TASK DETAILS: Count every line where "joints" occurs. Give the total alone.

GIVEN INFORMATION:
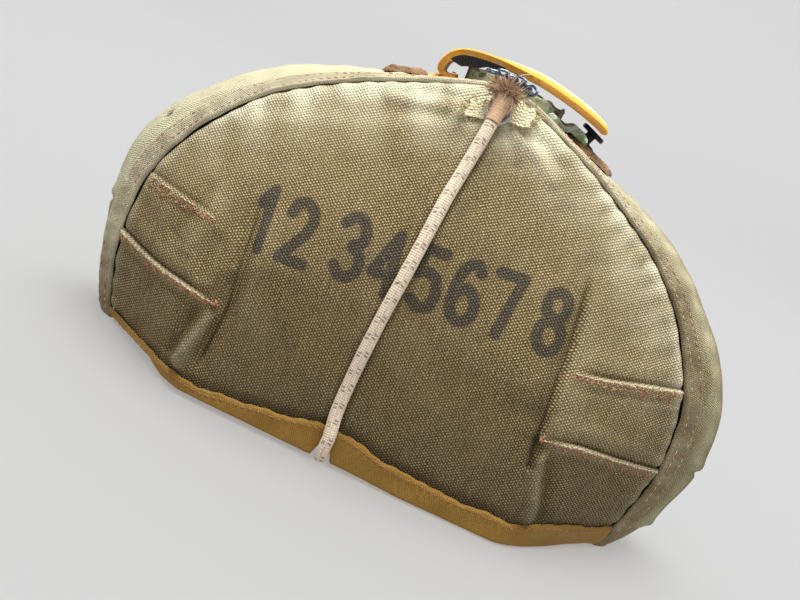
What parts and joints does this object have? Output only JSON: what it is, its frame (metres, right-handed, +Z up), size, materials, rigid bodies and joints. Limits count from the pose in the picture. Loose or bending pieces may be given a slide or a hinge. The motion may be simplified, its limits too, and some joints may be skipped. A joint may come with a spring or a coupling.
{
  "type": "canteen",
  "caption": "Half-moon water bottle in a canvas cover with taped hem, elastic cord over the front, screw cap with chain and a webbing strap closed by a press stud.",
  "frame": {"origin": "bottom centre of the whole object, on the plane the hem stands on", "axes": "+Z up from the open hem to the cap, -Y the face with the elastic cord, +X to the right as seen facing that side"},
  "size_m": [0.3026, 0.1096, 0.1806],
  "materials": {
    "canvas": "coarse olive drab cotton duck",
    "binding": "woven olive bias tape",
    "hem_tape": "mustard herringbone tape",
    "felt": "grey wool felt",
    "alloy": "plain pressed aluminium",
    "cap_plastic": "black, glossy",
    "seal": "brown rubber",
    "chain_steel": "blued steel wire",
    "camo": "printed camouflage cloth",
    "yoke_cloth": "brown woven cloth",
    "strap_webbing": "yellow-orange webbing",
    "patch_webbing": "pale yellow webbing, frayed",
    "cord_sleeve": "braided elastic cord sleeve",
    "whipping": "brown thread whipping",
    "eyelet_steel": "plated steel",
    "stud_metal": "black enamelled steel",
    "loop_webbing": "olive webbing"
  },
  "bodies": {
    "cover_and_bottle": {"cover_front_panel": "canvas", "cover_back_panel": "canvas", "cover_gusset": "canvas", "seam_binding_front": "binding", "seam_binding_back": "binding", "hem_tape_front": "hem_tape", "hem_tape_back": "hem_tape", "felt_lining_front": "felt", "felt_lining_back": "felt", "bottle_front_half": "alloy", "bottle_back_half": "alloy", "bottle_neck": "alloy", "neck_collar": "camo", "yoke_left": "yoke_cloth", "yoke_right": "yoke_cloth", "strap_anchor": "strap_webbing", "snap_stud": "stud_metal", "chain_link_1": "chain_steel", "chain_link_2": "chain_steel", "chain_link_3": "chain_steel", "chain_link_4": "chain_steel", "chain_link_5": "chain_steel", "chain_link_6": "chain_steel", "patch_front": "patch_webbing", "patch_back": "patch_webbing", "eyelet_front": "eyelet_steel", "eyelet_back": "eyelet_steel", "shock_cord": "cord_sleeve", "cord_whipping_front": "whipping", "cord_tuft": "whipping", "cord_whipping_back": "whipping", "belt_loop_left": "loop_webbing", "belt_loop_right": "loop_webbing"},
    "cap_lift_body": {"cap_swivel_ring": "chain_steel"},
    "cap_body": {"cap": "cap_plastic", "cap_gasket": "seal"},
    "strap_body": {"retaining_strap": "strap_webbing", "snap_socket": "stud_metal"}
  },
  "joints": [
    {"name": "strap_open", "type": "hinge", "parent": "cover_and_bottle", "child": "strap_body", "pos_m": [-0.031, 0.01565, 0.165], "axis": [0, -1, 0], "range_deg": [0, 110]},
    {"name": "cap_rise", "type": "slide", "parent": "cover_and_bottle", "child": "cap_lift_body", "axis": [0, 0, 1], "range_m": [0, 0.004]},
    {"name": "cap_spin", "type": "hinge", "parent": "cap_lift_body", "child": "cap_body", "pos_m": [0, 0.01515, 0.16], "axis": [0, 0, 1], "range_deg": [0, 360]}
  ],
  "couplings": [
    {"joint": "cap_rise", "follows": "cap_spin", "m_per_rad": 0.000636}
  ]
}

THE ANSWER: 2